Miscommunication (Aquarius) – People misspeak. I misspeak. You misspeak. We think we are being clear and we are not, as we all make assumptions and have different styles of communication. Mercury, the planet of communication and the personal mind, can be in any of the twelve signs, creating twelve different styles of communication, and can occupy any of the twelve houses of the sky, creating 144 different possible manifestations. Little wonder someone else’s communication style can be alien to our own. When you think you are being misunderstood, ask questions and try again. If you think you are misunderstanding, ask questions for clarification. Find ways to bridge the gap of understanding.

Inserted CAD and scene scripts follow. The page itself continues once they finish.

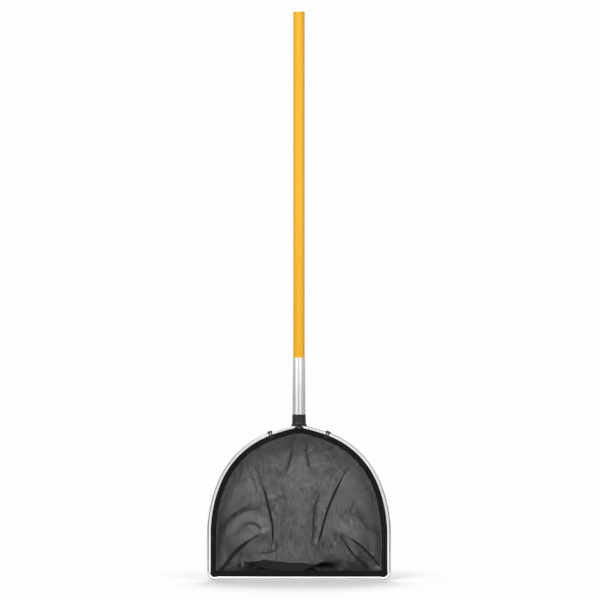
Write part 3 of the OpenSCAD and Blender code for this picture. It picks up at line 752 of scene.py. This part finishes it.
class SKIMMER_OT_hem(bpy.types.Operator):
    """Build the hem tape round the frame's inner side, with two rows of sewing"""

    bl_idname = "skimmer.hem"
    bl_label = "Hem tape"

    def execute(self, context):
        sizes, colours = context.scene.net_sizes, context.scene.net_colours
        half = TAPE_T / 2
        ring = [(d, -h * half) for d, h in TAPE_PROFILE] + [(d, h * half) for d, h in TAPE_PROFILE[::-1]]

        def place(u, v):
            d, y = ring[round(v * (len(ring) - 1))]
            tau = 2 * u - 1
            q = Vector((tau * 60, d * 300, 0))
            lift = 0.00022 * noise.noise(q) + 0.00016 * noise.noise(q * 3.1)
            ragged = smooth_step(0.010, 0.013, d) * (0.0007 * noise.noise(Vector((tau * 110, 3, 0)))
                                                     + 0.0006 * noise.noise(Vector((tau * 340, 7, 0))))
            p = rim(tau, TAPE_OUT + d + hem_pull(tau) + ragged)[0]
            return Vector((p.x, y + lift * (1 if y else 0), under_saddle(p, 0.0003) + FLOOR))

        bm = woven_grid(TAPE_STEPS, len(ring) - 1, place)
        spread = lengths_along(ring)
        set_uv(bm, lambda u, v: (u * RIM_LENGTH, spread[round(v * (len(ring) - 1))]))
        close_up(bm)
        new_piece("hem_band", bm, tape_finish(tuple(colours.tape)), ["hem_tape"])
        for name, d, height in SEWING:
            self.sewing(name, d, height, sizes)
        self.sleeve(context.scene)
        return {"FINISHED"}

    def sewing(self, name, d, height, sizes):
        """One row of lockstitch: a thread that rises out of the tape and dips back in once a stitch."""
        count = round(RIM_LENGTH / sizes.stitch)
        r = sizes.thread / 2

        def place(u, v):
            phase = (u * count) % 1.0
            rise = math.sin(math.pi * min(phase / STITCH_SHARE, 1.0)) if phase < STITCH_SHARE else -0.6
            tau = 2 * u - 1
            inset = TAPE_OUT + d + hem_pull(tau) + 0.00018 * math.sin(2 * math.pi * u * count)
            p, out = rim(tau, inset)
            a = 2 * math.pi * v
            y = -height * TAPE_T / 2 - r * (0.9 * rise - 0.25)
            return Vector((p.x + out.x * r * math.cos(a), y + r * math.sin(a),
                           under_saddle(p, 0.0012) + out.y * r * math.cos(a) + FLOOR))

        bm = woven_grid(count * STITCH_STEPS, THREAD_SIDES, place)
        close_up(bm, 1e-6)
        finish = twisted(name.replace("_", " "), 2400, (0.010, 0.010, 0.011), (0.034, 0.034, 0.036),
                         0.45, 0.00008, Specular_IOR_Level=0.4)
        new_piece(name, bm, finish)

    def sleeve(self, scene):
        """The strip of cloth that runs from the tape into the tube's slot."""
        def place(u, v):
            tau = (2 * u - 1) * SLEEVE_ROUND
            p = rim(tau, SLEEVE_IN + v * SLEEVE_W)[0]
            wave = 0.00025 * noise.noise(Vector((tau * 90, v * 4, 5)))
            return Vector((p.x, wave, p.y + FLOOR))

        bm = woven_grid(*SLEEVE_STEPS, place)
        set_uv(bm, lambda u, v: (u * RIM_LENGTH, v * SLEEVE_W))
        close_up(bm)
        sleeve = new_piece("hem_sleeve", bm, mesh_finish("sleeve mesh", scene, SLEEVE_HAZE))


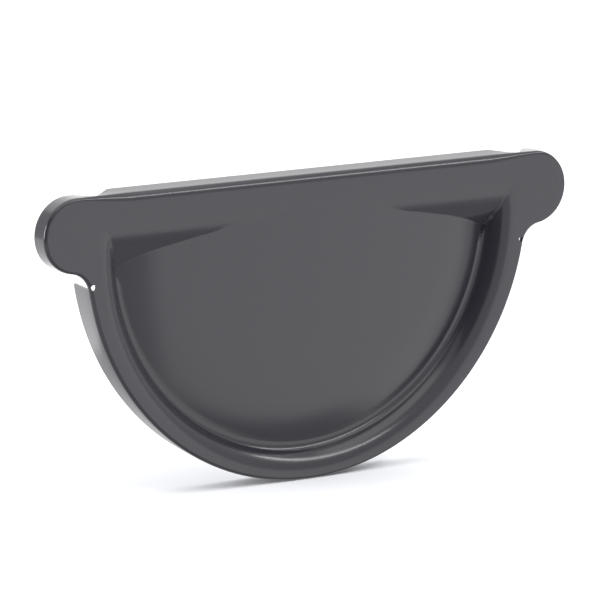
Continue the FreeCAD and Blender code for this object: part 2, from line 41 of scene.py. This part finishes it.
# sizes in millimetres and degrees, in the frame of the part: X across, Z up, Y from the outer face
# into the gutter
cap = {
    "gauge": 0.6,
    "roundRadius": 64.28,
    "roundDepth": 8.4,  # free edges of the flanges, behind the gutter's end
    "roundLean": 5.5,  # degrees that the round flange draws in
    "topHeight": 11.6,
    "topDepth": 4.9,
    "topRise": 9.0,  # degrees that the top flange climbs to the back
    "earOffset": 66.8,
    "earRadius": 9.2,
    "earDepth": 4.4,
    "neckRadius": 5.7,  # hollow between ear and round flange
    "topFold": 2.2,  # outside of the folds
    "edgeFold": 0.9,
    "foldChange": 15.8,  # run over which the top fold tightens to the ear's
    "notchOffset": 62.2,  # notch between top flange and ear flange
    "notchWidth": 1.0,
    "mitreRun": 5.6,
    "earCutRun": 3.4,
    "neckGapReach": 69.3,  # where the ear's flange ends
    "slitDrop": 10.4,  # slit above the round flange, with a relief hole at its inner end
    "slitWidth": 1.2,
    "reliefRadius": 0.7,
    "recessRadius": 56.8,
    "recessDrop": 2.6,
    "wallDraft": 26.0,  # degrees of the round wall off the pressing direction
    "rimRound": 6.0,
    "floorRound": 2.0,
    "creaseRound": 0.7,
    "domeRadius": 430.0,  # panel, bending down faster from shoulderStart outwards
    "shoulderStart": 40.0,
    "shoulderRadius": 60.0,
    "rampTop": 0.2,  # sloping upper wall
    "rampSlope": 34.0,
    "rampRound": 16.5,
    "cornerRound": 6.5,  # corners of the recess at the face, then at their foot
    "cornerReach": 50.39,
    "cornerDrop": 6.47,
    "footDepth": 6.0,
    "footRound": 4.4,
    "footReach": 48.64,
    "footDrop": 13.1,
}

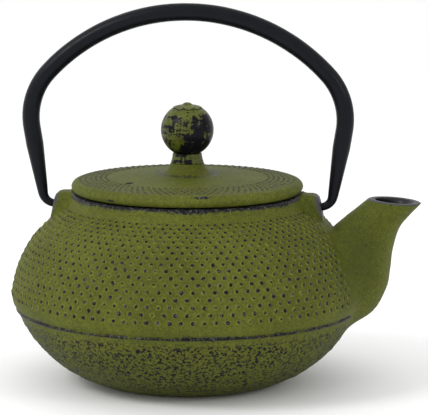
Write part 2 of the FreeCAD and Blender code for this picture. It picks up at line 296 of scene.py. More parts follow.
def open_surface(maker, loop, radius, margin, finish=0):
    """Take away the faces under a closed loop of points that lie on the surface, and join the
    ragged edge that is left to the loop. Radius turns angles into lengths."""
    # rounded the way the triangulation rounds, so that slivers fall on the same side in both
    flat = (np.array(maker.place) * (radius, 1.0)).astype(np.float32).astype(float)
    rim = flat[loop]
    centre = rim.mean(axis=0)
    near = inside(centre + (rim - centre) * (1 + margin), flat)
    near[loop] = False
    kept, finishes, edges = [], [], {}
    for face, look in zip(maker.faces, maker.finish):
        if any(near[corner] for corner in face):
            for edge in zip(face, face[1:] + face[:1]):
                if not edges.pop(edge[::-1], False):
                    edges[edge] = True
        else:
            kept.append(face)
            finishes.append(look)
    ids = sorted({corner for edge in edges for corner in edge} | set(loop))
    order = {corner: i for i, corner in enumerate(ids)}
    wanted = [(order[a], order[b]) for a, b in [*edges, *zip(loop, loop[1:] + loop[:1])]]
    _, _, triangles, origin, _, _ = delaunay_2d_cdt(
        [Vector(flat[corner]) for corner in ids], wanted, [], 0, 1e-6)
    triangles = [[ids[origin[corner][0]] for corner in triangle] for triangle in triangles]
    centres = np.array([flat[triangle].mean(axis=0) for triangle in triangles])
    keep = inside(flat[ordered_chain(list(edges))], centres) & ~inside(rim, centres)
    maker.faces, maker.finish = kept, finishes
    for triangle, wanted_here in zip(triangles, keep):
        if wanted_here:
            maker.face(*triangle, finish=finish)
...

Delusion (Pisces) – Delusion is one of the easiest traps for the Witch to fall into, for so much of what we do is hard to believe. We experience a lot of things considered delusional by the mainstream world. We speak to gods and spirits, faeries and angels, and engage in the casting of magickal spells. Psychologists have a specific term for a type of delusional thinking called “magical thinking.” When you read any description of it, it is easy to see that most Witches do engage in such a paradigm, yet where is the line between empowerment and problem? Many psychologists would consider it a primitive and non-scientific view, yet it informs almost all indigenous traditions and mystical religions. Witches going for therapy must be careful to find a therapist who is open to their spiritual views and will not automatically assume talk of spells indicates a psychosis. Yet, we all know Witches who do cross that line. They become overpowered by their experiences and can’t distinguish the lines between objective and subjective experiences. They over-identify with deities and spirits, losing personal identity and becoming confused when people don’t treat them as such. Their psychic abilities take such dominance that they look at subjective perception as objective reality for everyone, and even as their experience becomes more inaccurate and clouded, they insist upon its reality. In the world of author Terry Prachett’s Witches, we say they have “gone cackling.” Cackling was described as going mad and losing your center, either through loneliness, work pressure, or a sense of superiority. In Wintersmith, Pratchett describes how cackling leads to “poisoned spinning-wheels and gingerbread cottages,” what we recognize as the typical behaviors of the fairy tale wicked witch. To prevent this, Pratchett’s Witches visit with each other, have tea and gossip, and look out for the signs of cackling. Checking in with peers and mentors and being open to the fact you might be delusional is what keep delusion at bay. We are all a little crazy, but the important part is to be healthy and functional, as well as helpful and healing, in any magickal thinking we have.
If all those participating in our Temple kept these ideas in mind as we progress together in the Cauldron of Community, we will build a healthy parcel in the terrestrial realm of Witchdom and be better partners not only to our allies in the flesh, but also to those who dwell in the worlds of spirit!